0. (is) The number of fucks Shane Jones gave when he wrote Crystal Eaters.

1. Like let’s be honest. Crystal Eaters really, is Shane Jones’ giant middle finger to the publishing industry and I love it. (Like, New York City, aka: where the big book-type stuff happens). (*cough* *cough* Penguin Books *cough*).

2. I like that Crystal Eaters was released via a small indie press like Two Dollar Radio and not Penguin Books. Really. And I don’t know why.

3. That’s a lie.

4. Actually, I do know why.

5. When Shane Jones wrote that article about his shitty experience with (publishing and editing) Daniel Fights a Hurricane, I kept thinking to myself: so, for his next book, is he going to try and come up with something super-boring and ultra-generic/fake for the suits so they will sign him for another deal or is he just going to keep doing his own thing and not sell out?

6. Crystal Eaters pretty much answered my question.

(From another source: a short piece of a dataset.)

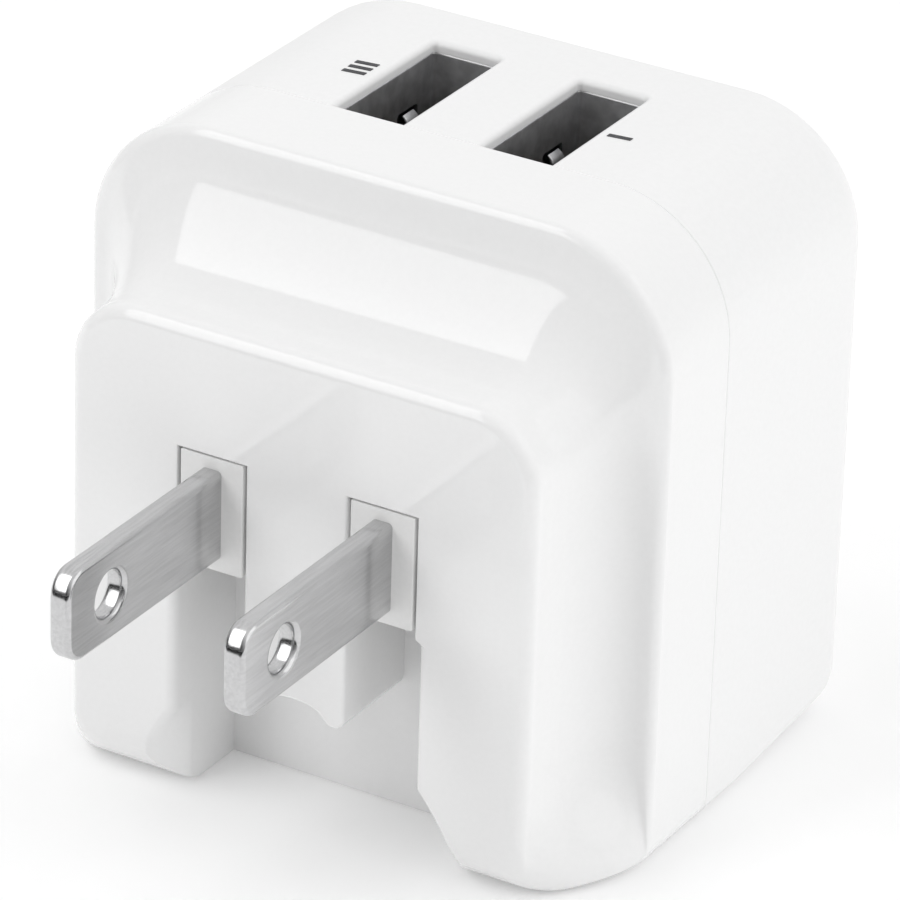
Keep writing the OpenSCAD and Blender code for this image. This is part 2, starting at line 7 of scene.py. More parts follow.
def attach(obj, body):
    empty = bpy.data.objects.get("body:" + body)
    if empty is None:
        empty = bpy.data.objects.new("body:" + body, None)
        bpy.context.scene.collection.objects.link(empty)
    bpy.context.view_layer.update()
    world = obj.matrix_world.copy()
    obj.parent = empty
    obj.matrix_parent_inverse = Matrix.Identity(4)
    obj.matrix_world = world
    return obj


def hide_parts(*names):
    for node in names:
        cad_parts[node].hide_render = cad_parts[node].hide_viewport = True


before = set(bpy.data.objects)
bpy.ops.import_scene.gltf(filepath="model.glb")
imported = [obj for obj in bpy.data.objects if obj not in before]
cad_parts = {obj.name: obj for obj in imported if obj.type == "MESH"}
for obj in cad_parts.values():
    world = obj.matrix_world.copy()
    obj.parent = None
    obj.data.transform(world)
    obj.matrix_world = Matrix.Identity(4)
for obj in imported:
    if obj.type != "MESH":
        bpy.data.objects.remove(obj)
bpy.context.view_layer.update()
mm = 0.001     # the pieces are measured in millimetres, the studio in metres
overrun = 1.0  # how far a cutter runs past what it cuts
print("frame loaded with", len(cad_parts), "nodes")


def clearSelection():
    if bpy.context.object and bpy.context.object.mode != "OBJECT":
        bpy.ops.object.mode_set(mode="OBJECT")
    bpy.ops.object.select_all(action="DESELECT")


def takeActive(piece):
    clearSelection()
    piece.select_set(True)
    bpy.context.view_layer.objects.active = piece


def placeRing(piece, ring):
    # the newest ring of vertices is the selected one with the highest numbers
    mesh = bmesh.from_edit_mesh(piece.data)
    mesh.verts.ensure_lookup_table()
    newest = sorted((v for v in mesh.verts if v.select), key=lambda v: v.index)[-len(ring):]
    for vertex, place in zip(newest, ring):
        vertex.co = Vector(place) * mm
    bmesh.update_edit_mesh(piece.data)


def loft(name, rings):
    # a disc is laid on the first ring, then extruded from ring to ring
    clearSelection()
    bpy.ops.mesh.primitive_circle_add(vertices=len(rings[0]), radius=mm, fill_type="NGON")
    piece = bpy.context.object
    piece.name = piece.data.name = name
    bpy.ops.object.mode_set(mode="EDIT")
    placeRing(piece, rings[0])
    for ring in rings[1:]:
        bpy.ops.mesh.extrude_region_move()
        placeRing(piece, ring)
    bpy.ops.mesh.select_all(action="SELECT")
    bpy.ops.mesh.normals_make_consistent(inside=False)
    bpy.ops.object.mode_set(mode="OBJECT")
    return piece


def join(pieces, name):
    clearSelection()
    for piece in pieces:
        piece.select_set(True)
    bpy.context.view_layer.objects.active = pieces[0]
    bpy.ops.object.join()
    pieces[0].name = pieces[0].data.name = name
    return pieces[0]


def carve(piece, cutter, operation="DIFFERENCE"):
    modifier = piece.modifiers.new("carve", "BOOLEAN")
    modifier.operation = operation
    modifier.object = cutter
    modifier.solver = "EXACT"
    takeActive(piece)
    bpy.ops.object.modifier_apply(modifier=modifier.name)
    bpy.data.objects.remove(cutter, do_unlink=True)


def smooth(piece, degrees):
    # edges sharper than this stay sharp
    takeActive(piece)
    bpy.ops.object.shade_smooth_by_angle(angle=math.radians(degrees))
    modifier = piece.modifiers.new("face weights", "WEIGHTED_NORMAL")
    modifier.keep_sharp = True
    modifier.weight = 50
    for modifier in list(piece.modifiers):
        bpy.ops.object.modifier_apply(modifier=modifier.name)


def evenSteps(start, end, count):
    return [start + (end - start) * i / count for i in range(count + 1)]


def roundDepths(radius, angles):
    # depths of the steps down a rounded edge
    return [radius * (1 - math.cos(math.radians(a))) for a in angles]


def roundInset(distance, radius):
    # how far a rounded edge still stands back, at a distance from where it starts
    if distance >= radius:
        return 0.0
    return radius - math.sqrt(max(0.0, radius * radius - (radius - distance) ** 2))


def growAt(depth, radius):
    # how far the rounded edge of an opening spreads, at a depth below the face
    return radius if depth < 0 else roundInset(depth, radius)


def roundedOutline(left, right, low, high, radii, steps):
    # radii run from the upper right corner anticlockwise
    corners = [(right, high, -1, -1, 0), (left, high, 1, -1, 90),
               (left, low, 1, 1, 180), (right, low, -1, 1, 270)]
    points = []
    for (x, z, sx, sz, turn), r in zip(corners, radii):
        r = max(r, 0.001)
        for angle in evenSteps(turn, turn + 90, steps):
            a = math.radians(angle)
            points.append((x + sx * r + r * math.cos(a), z + sz * r + r * math.sin(a)))
    return points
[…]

7. Really, for me, the experience of reading Crystal Eaters felt a little like watching Alejandro Jodorowsky’s Holy Mountain, in the sense that it is a contemporary fable “of what social engineering caused by greed has done to the modern world, but shows us how to live and not give in to a material world.”

8. (Isn’t it weird how the IMDb synopsis for Holy Mountain just blends beautifully with/and works as a sort of faux-narrative for Crystal Eaters?)

9. The cover, I love. It’s this highly colour-fucked version of Elias Martin’s pen drawing of the Dannemora mine circa 1780-1800. (Or, at least, what I think looks like a highly colour-fucked version of Elias Martin’s pen drawing of the Dannemora mine circa 1780-1800).

10. And it’s neat to think that the art for Crystal Eaters isn’t anything custom-made (like the covers for Light Boxes and Daniel Fights a Hurricane) but something that comes from something that already existed in this world prior to Shane Jones ever even coming up with Crystal Eaters.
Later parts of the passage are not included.